In the same way other concepts may become meaningless, such as “racism,” a better example can be found in the subtler distinctions involving the word “tolerance.” Our levels of tolerance have undoubtedly been pushed relentlessly to such an extent that we do not even know what it means anymore. Take for example the habit of people in this society to call someone else “racist” or “intolerant,” shifting a societal burden that is universal to a specific person, like poking pins in a devil doll or burning an effigy.

A more practical example is the concept of “leaving no man behind.” This is a US military concept that was so important that George W. Bush named his education policy “leave no child behind.” But the US military have in fact left soldiers behind, as Kris Paronto depicted in the now infamous film called 13 Hours about the Benghazi embassy siege.

Apparently the military would have rescued the embattled Embassy, but “civilian oversight” had a different “tolerance” level of safety for its personnel. The military did not come to the rescue because civilian oversight did not have the money for a couple of fighters to fly six hours, an estimated $1.2m. Four lives were lost to save $1.2m, or to preserve “safety” of an ideological type.

Clearly this should be intolerable and if it isn’t, efforts need to be made to prevent it from happening again. The entire discussion is nonsensical until you break it down as we have above. In that view, we can see that “safety” was defined in multiple different ways with no coordination between them. The politicians exercised ideological safety. The military exercised fiscal safety. And the guys in the embassy fell between the cracks.

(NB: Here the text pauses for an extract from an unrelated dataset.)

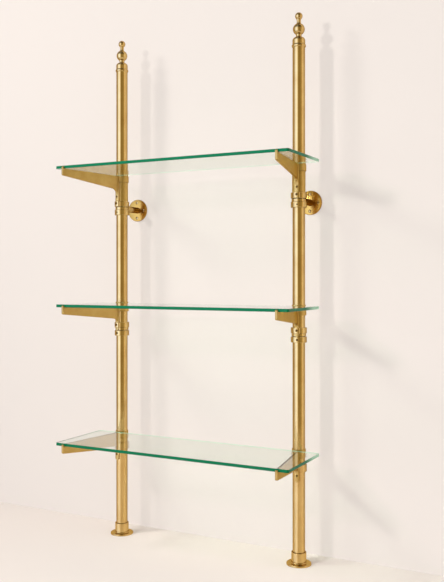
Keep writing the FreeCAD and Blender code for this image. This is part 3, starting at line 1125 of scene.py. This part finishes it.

My business dictionary lists twenty-seven terms involving the term “tolerance.” It is clear to me that the type of tolerance required for Benghazi must be related to safety. But then safety itself suffers of simplification to suit the various interested parties and special interest groups.

This represents a legal view, or one might say a demotist view, where the self-interest of every part somehow comes together into a “wisdom of crowds” moment. However, clearly this does not work with safety — nor with leadership. The legalities, formalization and regulation of safety and tolerance alike product an anti-result, or the inversion of what was desired. This is a form of dark organization at a conceptual not human level.

To beat this problem, we must see “legalities” as creating divided interests. This explains the discoordination that replaces goals with “dark organization” style self-interest, in which each party protects its own interests at the expense of others. Seeing that allows us to move to robust action, bringing the concept of tolerance from an abstract level down to the effects on the man in the trenches.